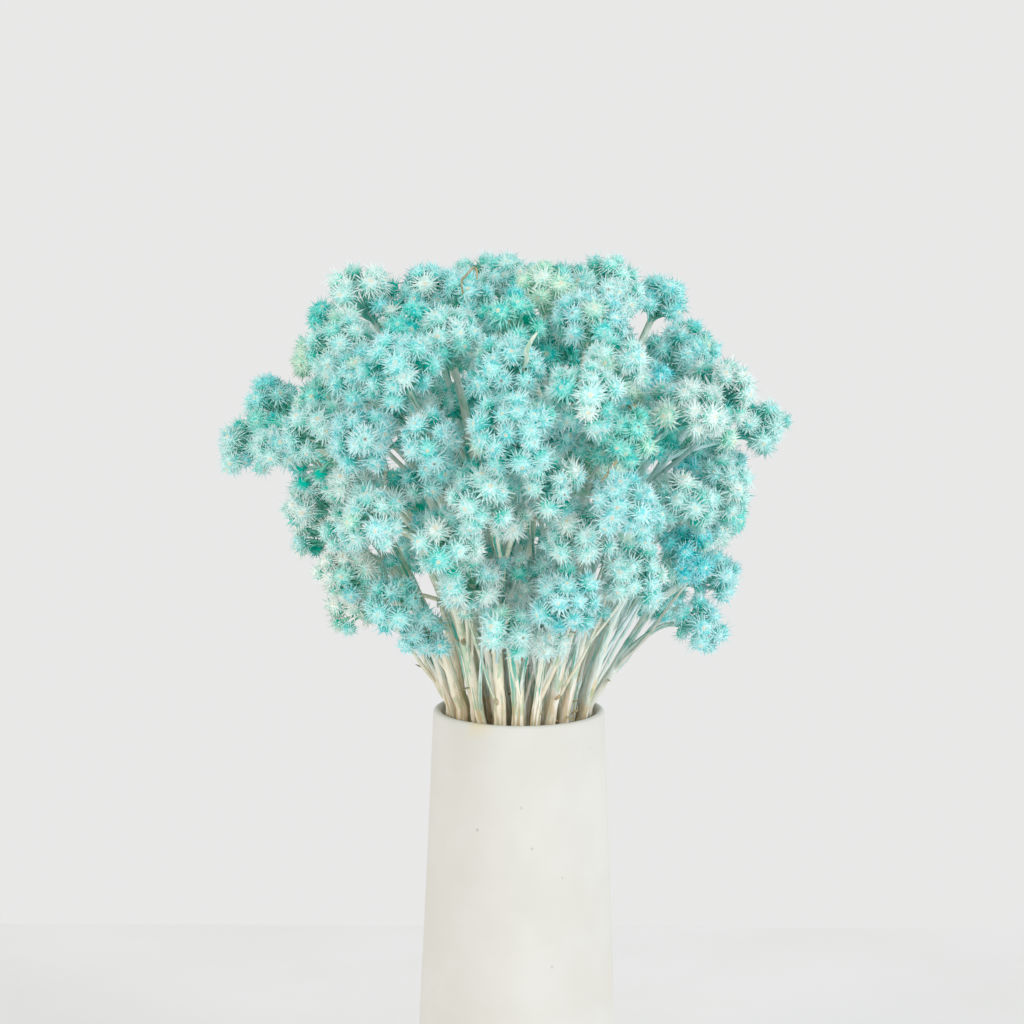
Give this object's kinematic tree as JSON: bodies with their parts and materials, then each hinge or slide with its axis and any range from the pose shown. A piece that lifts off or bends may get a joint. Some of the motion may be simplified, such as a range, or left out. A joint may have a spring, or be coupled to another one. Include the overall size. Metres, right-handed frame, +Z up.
{
  "type": "dried aster bouquet in vase",
  "caption": "Bouquet of dried, dyed aster sprays with needle-rayed turquoise heads on felted forked stems, standing in a tall, plain matte ceramic vase that widens to its foot.",
  "frame": {"origin": "centre of the vase's foot, on the surface that it stands on", "axes": "+Z up along the vase's axis; -Y is the front that the picture shows; +X is the viewer's right"},
  "size_m": [0.281, 0.274, 0.4655],
  "materials": {
    "bisque": "matte, unglazed warm white with tiny pits",
    "dyed_flower": "dry and papery, dyed pale aqua to deep teal, on pale felted stems"
  },
  "bodies": {
    "root": {"vase": "bisque", "spray_crown_1": "dyed_flower", "spray_crown_2": "dyed_flower", "spray_crown_3": "dyed_flower", "spray_crown_4": "dyed_flower", "spray_crown_5": "dyed_flower", "spray_crown_6": "dyed_flower", "spray_shoulder_1": "dyed_flower", "spray_shoulder_2": "dyed_flower", "spray_shoulder_3": "dyed_flower", "spray_shoulder_4": "dyed_flower", "spray_shoulder_5": "dyed_flower", "spray_shoulder_6": "dyed_flower", "spray_right_1": "dyed_flower", "spray_right_2": "dyed_flower", "spray_right_3": "dyed_flower", "spray_right_4": "dyed_flower", "spray_left_1": "dyed_flower", "spray_left_2": "dyed_flower", "spray_left_3": "dyed_flower", "spray_left_4": "dyed_flower", "spray_front_1": "dyed_flower", "spray_front_2": "dyed_flower", "spray_front_3": "dyed_flower", "spray_front_4": "dyed_flower", "spray_front_5": "dyed_flower", "spray_front_6": "dyed_flower", "spray_hem_1": "dyed_flower", "spray_hem_2": "dyed_flower", "spray_hem_3": "dyed_flower", "spray_hem_4": "dyed_flower", "spray_heart_1": "dyed_flower", "spray_heart_2": "dyed_flower", "spray_back_low_1": "dyed_flower", "spray_back_low_2": "dyed_flower", "spray_back_mid_1": "dyed_flower", "spray_back_mid_2": "dyed_flower", "spray_back_mid_3": "dyed_flower", "spray_back_mid_4": "dyed_flower", "spray_back_high_1": "dyed_flower", "spray_back_high_2": "dyed_flower", "spray_back_high_3": "dyed_flower", "spray_back_high_4": "dyed_flower", "spray_back_top_1": "dyed_flower", "spray_back_top_2": "dyed_flower"}
  },
  "joints": []
}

- _DIRECTIONS_: Restate the data above word for word.

- _RESULT FOR THIS TASK_:
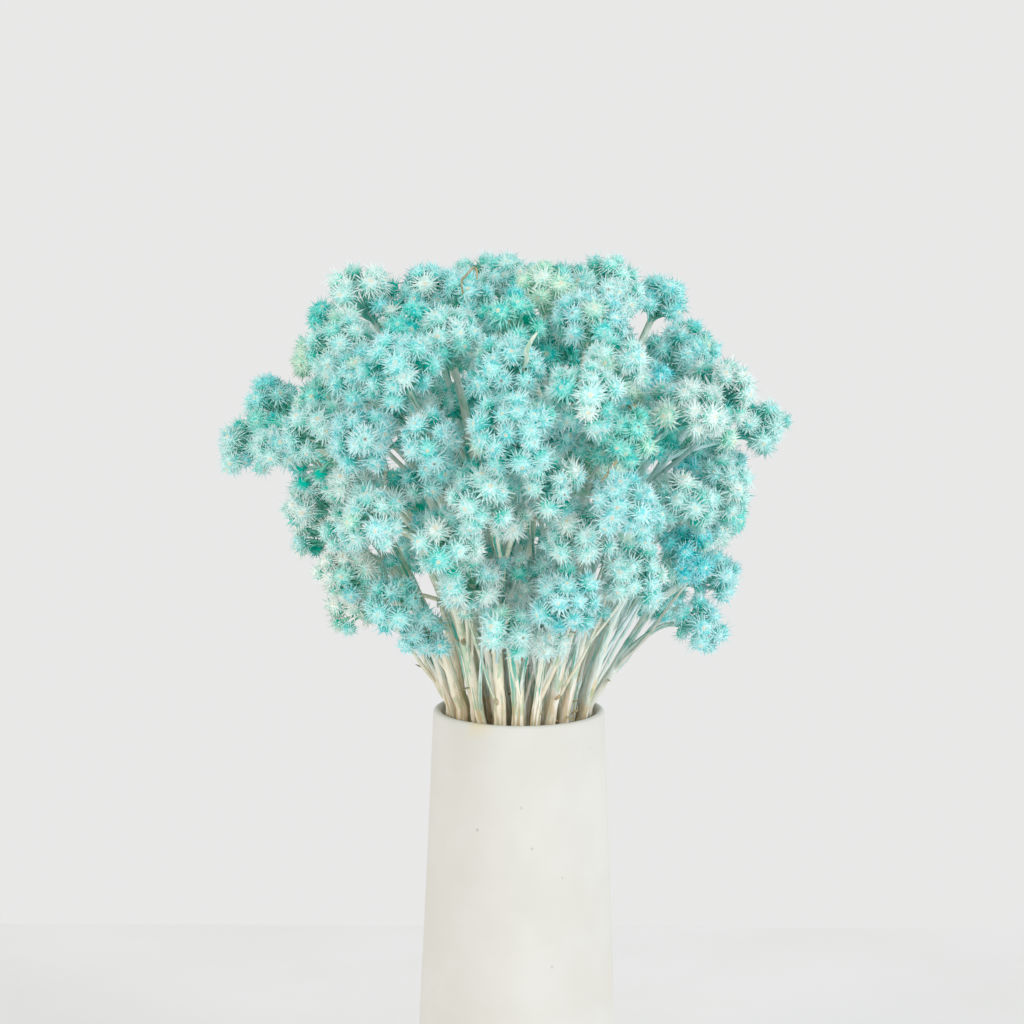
Give this object's kinematic tree as JSON: bodies with their parts and materials, then each hinge or slide with its axis and any range from the pose shown. A piece that lifts off or bends may get a joint. Some of the motion may be simplified, such as a range, or left out. A joint may have a spring, or be coupled to another one. Include the overall size. Metres, right-handed frame, +Z up.
{
  "type": "dried aster bouquet in vase",
  "caption": "Bouquet of dried, dyed aster sprays with needle-rayed turquoise heads on felted forked stems, standing in a tall, plain matte ceramic vase that widens to its foot.",
  "frame": {"origin": "centre of the vase's foot, on the surface that it stands on", "axes": "+Z up along the vase's axis; -Y is the front that the picture shows; +X is the viewer's right"},
  "size_m": [0.281, 0.274, 0.4655],
  "materials": {
    "bisque": "matte, unglazed warm white with tiny pits",
    "dyed_flower": "dry and papery, dyed pale aqua to deep teal, on pale felted stems"
  },
  "bodies": {
    "root": {"vase": "bisque", "spray_crown_1": "dyed_flower", "spray_crown_2": "dyed_flower", "spray_crown_3": "dyed_flower", "spray_crown_4": "dyed_flower", "spray_crown_5": "dyed_flower", "spray_crown_6": "dyed_flower", "spray_shoulder_1": "dyed_flower", "spray_shoulder_2": "dyed_flower", "spray_shoulder_3": "dyed_flower", "spray_shoulder_4": "dyed_flower", "spray_shoulder_5": "dyed_flower", "spray_shoulder_6": "dyed_flower", "spray_right_1": "dyed_flower", "spray_right_2": "dyed_flower", "spray_right_3": "dyed_flower", "spray_right_4": "dyed_flower", "spray_left_1": "dyed_flower", "spray_left_2": "dyed_flower", "spray_left_3": "dyed_flower", "spray_left_4": "dyed_flower", "spray_front_1": "dyed_flower", "spray_front_2": "dyed_flower", "spray_front_3": "dyed_flower", "spray_front_4": "dyed_flower", "spray_front_5": "dyed_flower", "spray_front_6": "dyed_flower", "spray_hem_1": "dyed_flower", "spray_hem_2": "dyed_flower", "spray_hem_3": "dyed_flower", "spray_hem_4": "dyed_flower", "spray_heart_1": "dyed_flower", "spray_heart_2": "dyed_flower", "spray_back_low_1": "dyed_flower", "spray_back_low_2": "dyed_flower", "spray_back_mid_1": "dyed_flower", "spray_back_mid_2": "dyed_flower", "spray_back_mid_3": "dyed_flower", "spray_back_mid_4": "dyed_flower", "spray_back_high_1": "dyed_flower", "spray_back_high_2": "dyed_flower", "spray_back_high_3": "dyed_flower", "spray_back_high_4": "dyed_flower", "spray_back_top_1": "dyed_flower", "spray_back_top_2": "dyed_flower"}
  },
  "joints": []
}